Revelation 5:9.  And they sang a new song, saying: “You are worthy to take the scroll, and to open its seals; for You were slain, and have redeemed us to God by Your blood out of every tribe and tongue and people and nation.”

Those in heaven sing of how God has redeemed them from every tribe, tongue, people, and nation.  The Greek word for nation here is “ethnos”.  This word does not speak primarily of political nations (of which there are 196 at latest count), but rather of ethnic groups, or individual language groups (of which there are thousands).  Thus from each of the thousands of ethnic groups that exist in the world, God will redeem a people for Himself.

Jesus also spoke of the Gospel going to all the “ethnos” of the world, shortly before He was crucified.


Matthew 24:14.  And this gospel of the kingdom will be preached in all the world as a witness to all the nations, and then the end will come.

Jesus declared that before He could come back and the end would come, the Gospel must go to every ethnic group in the world.  Thus it behoves us as His followers to find ways to spread the Gospel to every unreached people group.  This is a vital function of missions.


What we must realize is that Jesus died for every person in every tribe and desires all to come to His knowledge.  We sometimes think that certain nations or groups of people are meant to be Christians, and others are not.  But this is not so!  No matter the race, language, skin color, or cultural characteristics, God wants every tribe to be full of people following Him.


In heaven, there will be those from every tribe worshipping God.  He will be victorious and His Gospel will reach all the nations of the world.  The only question is this; will we be a part of it?  Will we join Him on His saving quest?  May we each answer, “yes” to that question.

C)  Winning the Savior’s Reward


Isaiah 53 speaks prophetically of the suffering of Christ.  Towards the end of the chapter a very interesting insight is given.


Isaiah 53:11.  He shall see the labor of His soul, and be satisfied. By His knowledge My righteous Servant shall justify many, for He shall bear their iniquities.

Why was Jesus willing to go through so much suffering?  Because He knew that He would see the labor of His soul, and it would satisfy Him.  Jesus suffered so that He might gain a reward, and that reward is the salvation of many.  He endured the cross for the “joy set before Him (Hebrews 12:2),” and that joy is His people redeemed from every nation!
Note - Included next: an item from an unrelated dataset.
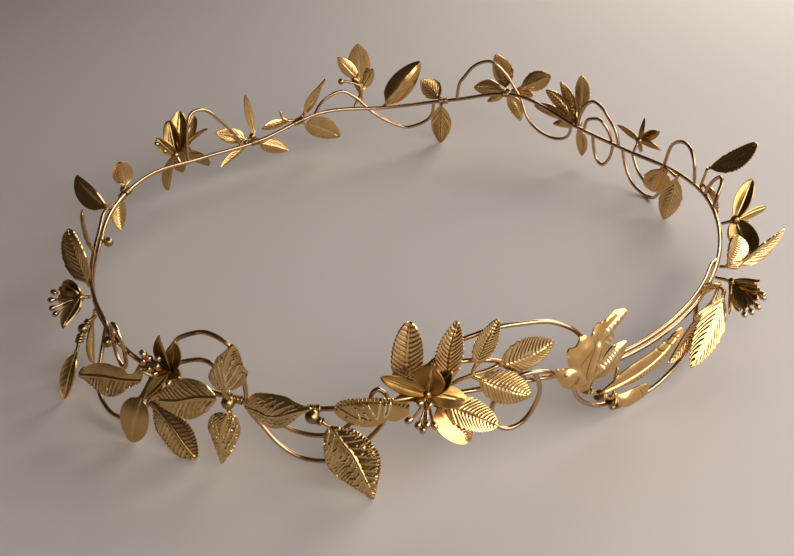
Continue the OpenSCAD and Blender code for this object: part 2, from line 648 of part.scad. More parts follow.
module leaves_hanging_right() {
    inner_leaf_seat = -leaf_seat - 0.2;
    leaf(beside(103.4, inner_leaf_seat), [104.8, -3.4, 0.08], 6.6, roll = 10, bow = -0.6, shape = 0.9,
         stalk = 0.1);
    leaf(beside(109, inner_leaf_seat - 0.3), [111, -2.2, 5.6], 7.4, fold = -10, bow = -0.4, shape = 0.9);
    color(leaf_colour)
        stem([[103.5, -1.7, 15.2], [105, -1.8, 15.6], [107, -1.8, 15.6], [109, -1.7, 14.6]]);
}

module leaf_right_back() {
    color(leaf_colour) {
        stem([beside(95.6, stem_seat), [95.4, 1.6, 20], [95, 2.2, 23.4]]);
        stem([beside(95.6, stem_seat), [95, 1.5, 17.8], [94.4, 1.6, 17.6]]);
    }
    leaf([95.1, 2, 22.8], [92, 14.2, 31.8], 8.8, roll = -20, fold = 12, bow = 0.8);
    leaf([95, 1.6, 17.8], [88, 2.4, 14.4], 5, roll = 10, bow = 0.5, shape = 0.9);
}

flower_right_back_centre = [80, 4.4, 18.4];
module flower_right_back() {
    front = [68, 8, 25];
    petals(flower_right_back_centre, front,
           [[[84, 9.2, 27.8], 4.4, -0.4], [[82.2, 13, 20.6], 3.2, -0.3], [[74.2, 8.8, 12.4], 7.4, -0.6],
            [[84.5, 9.5, 14], 4, -0.4]]);
    heart(flower_right_back_centre, 2.6);
    color(wire_colour)
        stem([beside(80, stem_seat), [80, 2.6, 17.8], flower_right_back_centre]);
}

module leaves_right() {
    color(leaf_colour) stem([beside(65.6, stem_seat), [65.6, 2.6, 16.6], [65.8, 4.4, 16.4], [66, 5.4, 16.4]]);
    leaf([65.3, 2.6, 16.8], [68.6, 4.6, 23.4], 7, roll = -30, bow = 0.5, shape = 1.1);
    leaf([66, 5, 16.4], [76, 16.4, 20], 5, roll = -20, fold = 20, bow = 0.8);
}

flower_right_centre = [62.2, 5, 15.6];
module flower_right() {
    front = [60.5, 12, 14.6];
    petals(flower_right_centre, front,
           [[[62.8, 11.6, 16], 5, -0.4], [[58, 7.2, 10.8], 4.8, -0.4], [[57.6, 9.2, 13.8], 4, -0.4],
            [[64.4, 9.6, 12.2], 4, -0.4]]);
    stamens(flower_right_centre,
            [[64.6, 13, 14.6], [60.4, 13, 14.8], [59.3, 12.4, 14.2], [58.2, 11.6, 13.4], [56.6, 10.4, 13]]);
    heart(flower_right_centre);
    color(wire_colour) stem([beside(62.2, stem_seat), [62.2, 2.8, 16], flower_right_centre]);
}

module spray_right() {
    color(leaf_colour)
        stem([beside(60, stem_seat), [59.6, 2.2, 15.8], [58, 2.6, 15], [56.2, 2.4, 14], [54.4, 2.2, 13]]);
    leaf([58.6, 2.8, 15], [44.8, 6.2, 7.2], 7.6, roll = 45, fold = -10, bow = 1.6, shape = 0.9, stalk = 0.1);
    leaf([54.8, 2.3, 13.2], [42.6, 2, 8.4], 4.6, roll = 20, fold = 14, bow = 0.4);
    leaf([59.6, 2.2, 16], [56, 0.5, 19.2], 5.6, roll = -20, bow = 0.3, shape = 1);
    leaf([56.2, 2.4, 14.4], [49.6, 2.4, 16.2], 5.2, roll = 10, bow = 0.3, shape = 1);
}

module spray_front_right() {
    route = [for (place = smooth(SWEEP_FRONT_RIGHT, 2)) spot(place)];
    // The sleeve sits on the straight run of the sweep between two of its points
    low = route[7];
    high = route[8];
    bound(between(low, high, 0.5), unit(high - low), scroll_wire_d, 2.4) {
        color(binding_colour) bead([30.6, 1.6, 5], 2);
        color(leaf_colour) {
            stem([[30.6, 1.4, 5.4], [30.4, 1.7, 7.4], [30.8, 1.8, 9.6]]);
            stem([[30.8, 1.8, 9.6], [31, 1.6, 12.4], [31.6, stem_seat, 15.4]]);
        }
        leaf([30.6, 1.9, 9.2], [46, 2.6, 15.6], 5.6, roll = -14, fold = 18, bow = 0.8);
        leaf([30.5, 1.6, 6.4], [37, 3.2, 7.2], 3.8, fold = 24, bow = 0.5);
    }
}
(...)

As such, we have the tremendous privilege of laboring in order to bring Jesus His reward.  We can win for the Savior His reward for His suffering.  This was actually the rallying cry of the Moravians, the great German missionaries from the 1700’s.  The story of how this cry came about is below:


In the 1700’s, the Moravians from the little town of Hernnhut Germany, known to be the “fathers of modern missions”, sent their brave missionaries to the ends of the earth.  On one occasion, as a young Moravian missionary on board a ship was leaving for the mission fields never to return again, his fiancé cried out as to why he was doing this, to which the young man replied: “That the Lamb who was slain may receive the reward of His suffering.”  And this became the battle cry of the Moravians.


This is really the highest motivation for missions; that we are willing to even lay down our lives so that the Lamb of God may receive the reward that is due to Him.  To Him be all the praise and glory.